You can also rent out part of your current place. Get a roommate or even just rent the whole place or a room out via Airbnb.
I know in some places you must have a car due to the lack of public transit. If you live in such a place, you get a pass on getting rid of the car entirely. But do you have to drive everywhere?
Make a list of every car trip you took for a week. Now look at the list. Surely there are a few trips you could cut, either by walking or biking or just be more strategic and planning your day so you can combine errands into fewer trips.
If you do live in a place with public transit, seriously consider getting rid of the car. Why do you even have one in the first place? Convenience, laziness? Not good enough if you really want to save for a house fast.

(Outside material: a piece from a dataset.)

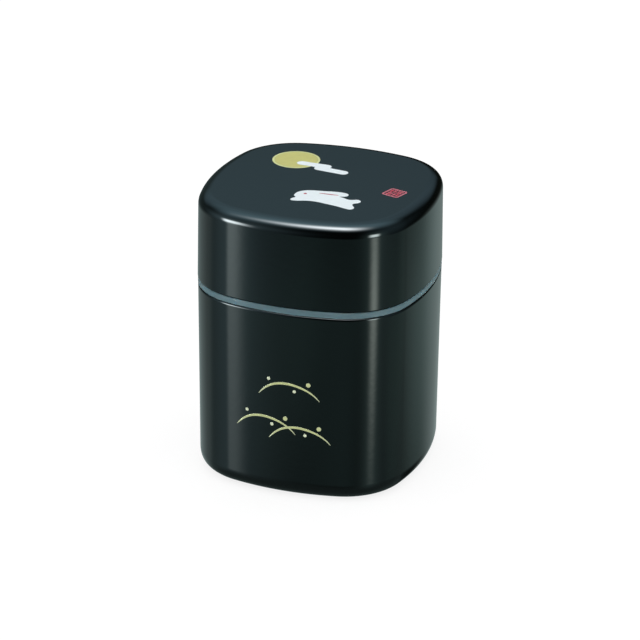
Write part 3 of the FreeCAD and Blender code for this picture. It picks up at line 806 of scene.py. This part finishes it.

Lower 401(k) Contributions
It’s important to save for retirement and if you’re getting matching, continue contributing the amount you need to sustain that because it’s free money. But if you’re still decades from retirement, consider lowering your contribution until you have your down payment saved.
Live On One Income
This only usually comes up after a child and one parent decides to stay home with the baby. Lots of people make one income work in this case. Why can’t you do the same? Of course, one partner won’t quit their job. The two of you will just figure out how to live in one income while putting the rest in a savings account.
Lower Small Expenses
No, this won’t have the same impact that moving to a cheaper place will have, but every dollar counts. I won’t belabor this because we all know where you waste money, buying coffee, buying lunch, going out for dinner and drinks too often.
These things all add up and if you’re serious about buying a home, you’ll give them up. Go through your Mint transactions and see where these little leaks are coming from.
Your Big Savings Goal
Saving up tens of thousands of dollars can seem overwhelming when you’re starting from near zero but people do it. It’s not only rich people buying houses, not yet anyway. Be realistic about what you can afford and you can start picking out paint colors sooner than you think you just need a savings plan.